The problem → From the data that follows, print exactly the lines starting at the one containing "Write part 2" and ending at the one containing "Recreate this object"; include both of them and nothing more.

Records
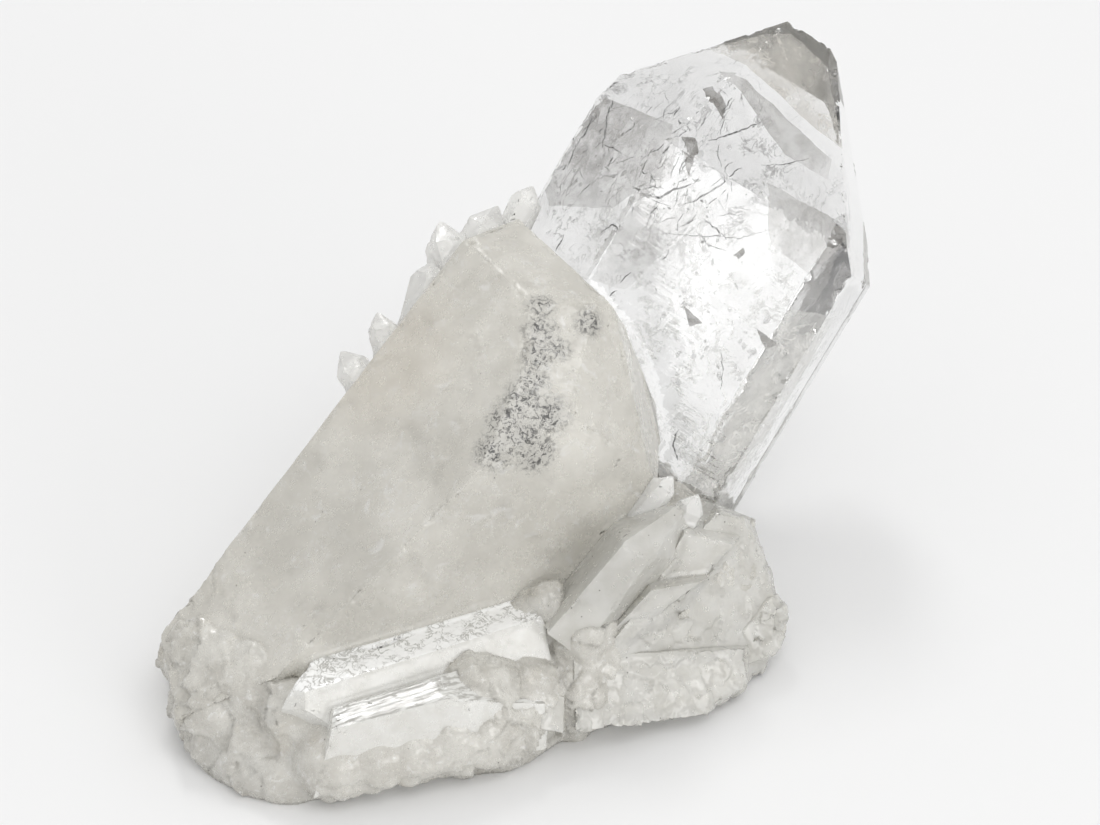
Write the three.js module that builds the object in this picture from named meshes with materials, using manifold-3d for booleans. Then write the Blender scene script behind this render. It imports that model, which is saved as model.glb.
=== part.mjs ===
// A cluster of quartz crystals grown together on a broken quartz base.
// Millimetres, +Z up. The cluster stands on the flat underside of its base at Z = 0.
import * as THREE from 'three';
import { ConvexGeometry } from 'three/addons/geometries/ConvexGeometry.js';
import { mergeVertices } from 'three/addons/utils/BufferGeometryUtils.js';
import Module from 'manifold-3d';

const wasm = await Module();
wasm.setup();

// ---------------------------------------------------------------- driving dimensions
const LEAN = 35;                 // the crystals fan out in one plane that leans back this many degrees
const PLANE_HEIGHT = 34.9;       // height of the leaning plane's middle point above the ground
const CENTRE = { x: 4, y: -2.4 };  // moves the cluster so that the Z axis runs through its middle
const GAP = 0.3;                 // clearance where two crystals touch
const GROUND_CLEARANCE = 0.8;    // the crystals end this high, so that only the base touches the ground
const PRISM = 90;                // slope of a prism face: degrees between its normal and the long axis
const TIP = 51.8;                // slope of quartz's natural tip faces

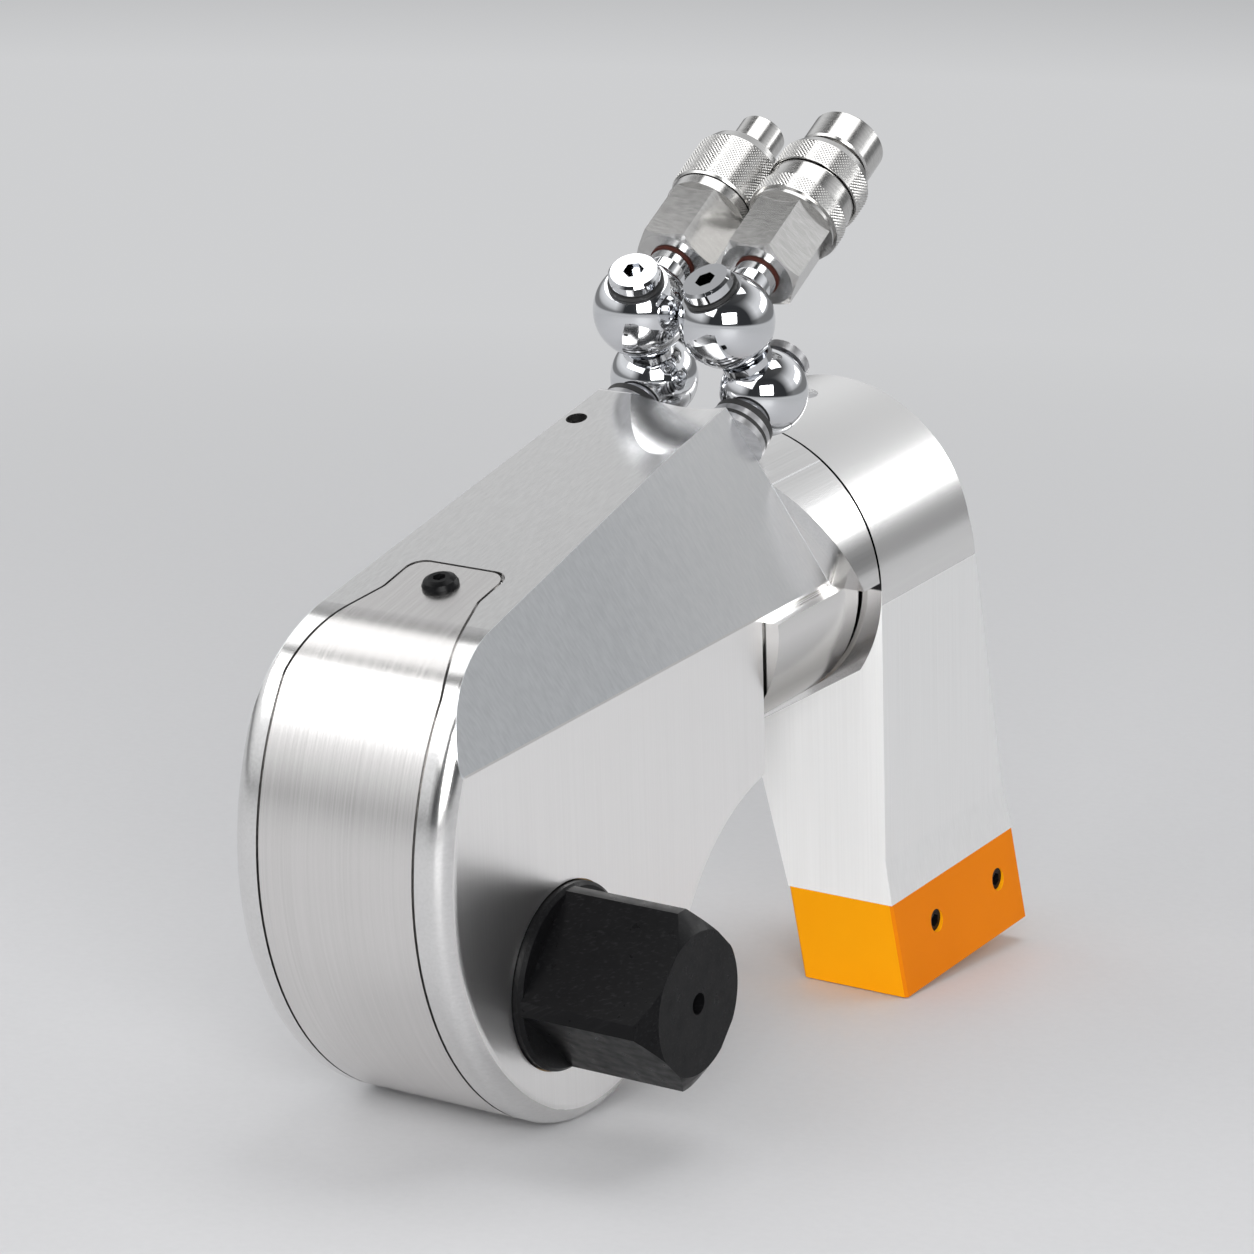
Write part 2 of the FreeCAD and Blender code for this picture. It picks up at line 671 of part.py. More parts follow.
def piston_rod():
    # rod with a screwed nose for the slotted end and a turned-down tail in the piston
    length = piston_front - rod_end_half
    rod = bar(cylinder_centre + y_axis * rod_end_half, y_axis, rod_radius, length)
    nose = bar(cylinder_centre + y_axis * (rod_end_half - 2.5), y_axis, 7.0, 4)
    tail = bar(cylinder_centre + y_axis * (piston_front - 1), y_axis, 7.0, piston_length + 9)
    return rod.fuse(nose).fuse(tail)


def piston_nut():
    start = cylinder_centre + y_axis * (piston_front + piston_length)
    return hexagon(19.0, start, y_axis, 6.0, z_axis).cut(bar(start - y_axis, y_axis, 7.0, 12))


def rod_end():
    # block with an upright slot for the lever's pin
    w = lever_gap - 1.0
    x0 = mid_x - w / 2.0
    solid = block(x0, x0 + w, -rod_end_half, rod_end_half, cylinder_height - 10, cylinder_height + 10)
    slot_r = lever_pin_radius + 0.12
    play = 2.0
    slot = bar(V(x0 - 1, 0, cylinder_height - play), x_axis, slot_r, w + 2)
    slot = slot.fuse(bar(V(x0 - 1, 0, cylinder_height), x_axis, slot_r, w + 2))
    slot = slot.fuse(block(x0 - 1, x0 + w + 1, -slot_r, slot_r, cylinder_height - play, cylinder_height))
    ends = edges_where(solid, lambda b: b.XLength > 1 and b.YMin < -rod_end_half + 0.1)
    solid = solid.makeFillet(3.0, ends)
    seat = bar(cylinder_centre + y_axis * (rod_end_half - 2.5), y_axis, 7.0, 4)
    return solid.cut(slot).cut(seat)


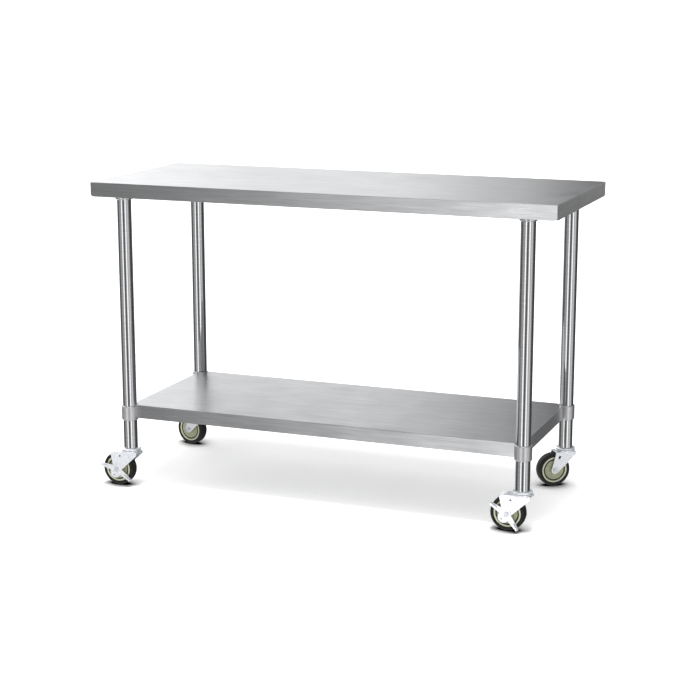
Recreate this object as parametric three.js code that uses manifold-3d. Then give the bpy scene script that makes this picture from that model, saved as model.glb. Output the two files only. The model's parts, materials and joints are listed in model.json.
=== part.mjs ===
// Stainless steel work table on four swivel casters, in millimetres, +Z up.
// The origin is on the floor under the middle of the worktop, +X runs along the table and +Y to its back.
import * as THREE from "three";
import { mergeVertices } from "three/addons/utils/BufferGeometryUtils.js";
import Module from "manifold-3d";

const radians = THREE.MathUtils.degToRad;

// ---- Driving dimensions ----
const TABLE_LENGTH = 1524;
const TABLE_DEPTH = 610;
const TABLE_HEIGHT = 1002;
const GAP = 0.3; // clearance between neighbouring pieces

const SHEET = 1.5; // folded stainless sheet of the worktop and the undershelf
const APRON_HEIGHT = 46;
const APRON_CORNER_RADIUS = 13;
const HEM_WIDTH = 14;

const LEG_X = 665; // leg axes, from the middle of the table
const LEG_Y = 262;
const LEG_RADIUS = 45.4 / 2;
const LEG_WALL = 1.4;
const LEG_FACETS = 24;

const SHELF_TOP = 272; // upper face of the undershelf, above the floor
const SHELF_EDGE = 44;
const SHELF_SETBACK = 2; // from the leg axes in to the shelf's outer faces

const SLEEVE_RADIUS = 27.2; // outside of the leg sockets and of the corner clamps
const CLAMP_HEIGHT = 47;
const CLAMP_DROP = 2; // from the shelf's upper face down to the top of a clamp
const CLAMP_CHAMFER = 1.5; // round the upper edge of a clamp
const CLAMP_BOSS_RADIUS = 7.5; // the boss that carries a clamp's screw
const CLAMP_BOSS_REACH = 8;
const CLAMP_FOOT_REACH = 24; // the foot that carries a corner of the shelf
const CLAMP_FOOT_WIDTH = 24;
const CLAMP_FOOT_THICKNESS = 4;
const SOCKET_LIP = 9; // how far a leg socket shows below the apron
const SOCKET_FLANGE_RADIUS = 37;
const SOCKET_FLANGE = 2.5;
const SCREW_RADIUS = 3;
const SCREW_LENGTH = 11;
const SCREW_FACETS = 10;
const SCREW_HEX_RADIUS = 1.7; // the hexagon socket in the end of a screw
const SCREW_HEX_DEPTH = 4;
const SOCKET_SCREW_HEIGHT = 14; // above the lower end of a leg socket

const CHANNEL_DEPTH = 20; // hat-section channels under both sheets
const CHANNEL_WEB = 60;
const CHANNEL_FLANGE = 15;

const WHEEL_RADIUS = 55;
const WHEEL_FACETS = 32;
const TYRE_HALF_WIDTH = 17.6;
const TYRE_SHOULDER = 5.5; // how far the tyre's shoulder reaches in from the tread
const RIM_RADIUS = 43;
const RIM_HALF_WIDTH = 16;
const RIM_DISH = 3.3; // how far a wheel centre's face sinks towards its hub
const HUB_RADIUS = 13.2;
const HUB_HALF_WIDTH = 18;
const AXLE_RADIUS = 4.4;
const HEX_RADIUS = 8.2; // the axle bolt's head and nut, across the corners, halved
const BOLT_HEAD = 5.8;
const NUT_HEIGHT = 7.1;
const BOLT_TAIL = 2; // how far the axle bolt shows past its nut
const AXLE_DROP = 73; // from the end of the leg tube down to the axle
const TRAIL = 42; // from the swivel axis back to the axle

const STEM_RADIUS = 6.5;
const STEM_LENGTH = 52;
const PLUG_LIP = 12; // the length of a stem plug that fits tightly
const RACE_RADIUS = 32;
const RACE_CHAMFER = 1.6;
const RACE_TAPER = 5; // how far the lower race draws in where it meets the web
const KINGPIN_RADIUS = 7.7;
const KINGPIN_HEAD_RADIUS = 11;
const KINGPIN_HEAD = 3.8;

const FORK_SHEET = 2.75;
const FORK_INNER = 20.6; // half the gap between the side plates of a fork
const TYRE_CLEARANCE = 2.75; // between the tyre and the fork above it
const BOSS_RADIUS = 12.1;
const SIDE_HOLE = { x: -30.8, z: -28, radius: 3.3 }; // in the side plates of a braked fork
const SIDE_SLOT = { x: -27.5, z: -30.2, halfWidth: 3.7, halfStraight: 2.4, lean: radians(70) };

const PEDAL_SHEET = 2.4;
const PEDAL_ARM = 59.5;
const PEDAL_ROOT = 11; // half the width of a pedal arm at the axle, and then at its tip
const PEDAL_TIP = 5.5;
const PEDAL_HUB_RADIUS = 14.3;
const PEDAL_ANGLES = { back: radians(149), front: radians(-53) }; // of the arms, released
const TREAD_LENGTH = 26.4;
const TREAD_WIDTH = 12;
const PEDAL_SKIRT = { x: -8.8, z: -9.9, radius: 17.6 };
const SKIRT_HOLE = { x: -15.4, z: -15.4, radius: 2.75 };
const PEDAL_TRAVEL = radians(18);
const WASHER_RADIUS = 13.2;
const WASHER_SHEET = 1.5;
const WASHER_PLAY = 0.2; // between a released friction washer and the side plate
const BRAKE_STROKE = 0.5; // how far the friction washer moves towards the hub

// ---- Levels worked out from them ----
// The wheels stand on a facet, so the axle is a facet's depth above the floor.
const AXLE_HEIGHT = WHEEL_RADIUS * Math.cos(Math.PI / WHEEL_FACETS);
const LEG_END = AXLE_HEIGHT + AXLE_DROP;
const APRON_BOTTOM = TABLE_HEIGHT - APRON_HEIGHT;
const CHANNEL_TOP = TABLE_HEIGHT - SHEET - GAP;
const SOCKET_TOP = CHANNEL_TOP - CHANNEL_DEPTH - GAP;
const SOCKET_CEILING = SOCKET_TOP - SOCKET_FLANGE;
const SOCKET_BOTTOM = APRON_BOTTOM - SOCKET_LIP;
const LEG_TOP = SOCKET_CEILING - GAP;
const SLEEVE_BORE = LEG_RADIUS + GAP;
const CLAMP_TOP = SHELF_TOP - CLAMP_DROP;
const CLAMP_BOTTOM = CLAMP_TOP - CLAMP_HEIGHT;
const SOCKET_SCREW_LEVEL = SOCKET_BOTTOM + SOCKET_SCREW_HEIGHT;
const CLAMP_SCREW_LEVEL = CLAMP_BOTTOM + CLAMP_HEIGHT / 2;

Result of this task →
Write part 2 of the FreeCAD and Blender code for this picture. It picks up at line 671 of part.py. More parts follow.
def piston_rod():
    # rod with a screwed nose for the slotted end and a turned-down tail in the piston
    length = piston_front - rod_end_half
    rod = bar(cylinder_centre + y_axis * rod_end_half, y_axis, rod_radius, length)
    nose = bar(cylinder_centre + y_axis * (rod_end_half - 2.5), y_axis, 7.0, 4)
    tail = bar(cylinder_centre + y_axis * (piston_front - 1), y_axis, 7.0, piston_length + 9)
    return rod.fuse(nose).fuse(tail)


def piston_nut():
    start = cylinder_centre + y_axis * (piston_front + piston_length)
    return hexagon(19.0, start, y_axis, 6.0, z_axis).cut(bar(start - y_axis, y_axis, 7.0, 12))


def rod_end():
    # block with an upright slot for the lever's pin
    w = lever_gap - 1.0
    x0 = mid_x - w / 2.0
    solid = block(x0, x0 + w, -rod_end_half, rod_end_half, cylinder_height - 10, cylinder_height + 10)
    slot_r = lever_pin_radius + 0.12
    play = 2.0
    slot = bar(V(x0 - 1, 0, cylinder_height - play), x_axis, slot_r, w + 2)
    slot = slot.fuse(bar(V(x0 - 1, 0, cylinder_height), x_axis, slot_r, w + 2))
    slot = slot.fuse(block(x0 - 1, x0 + w + 1, -slot_r, slot_r, cylinder_height - play, cylinder_height))
    ends = edges_where(solid, lambda b: b.XLength > 1 and b.YMin < -rod_end_half + 0.1)
    solid = solid.makeFillet(3.0, ends)
    seat = bar(cylinder_centre + y_axis * (rod_end_half - 2.5), y_axis, 7.0, 4)
    return solid.cut(slot).cut(seat)


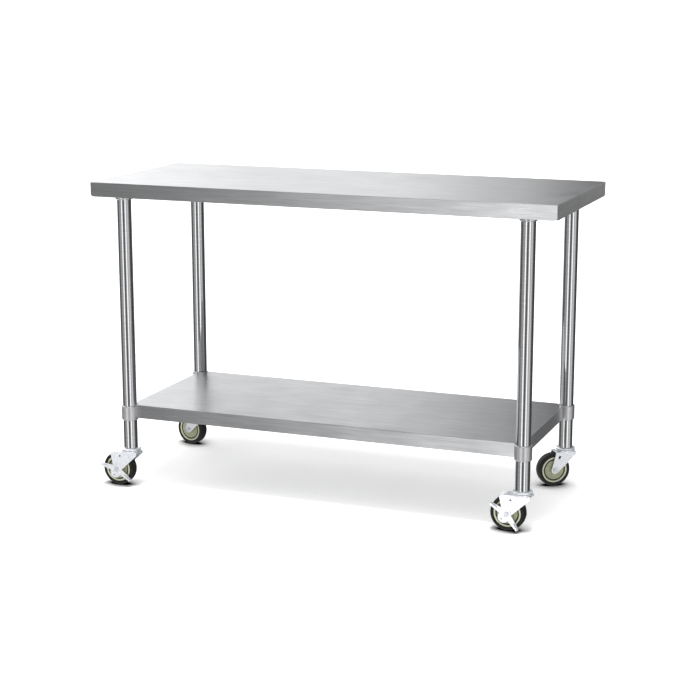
Recreate this object as parametric three.js code that uses manifold-3d. Then give the bpy scene script that makes this picture from that model, saved as model.glb. Output the two files only. The model's parts, materials and joints are listed in model.json.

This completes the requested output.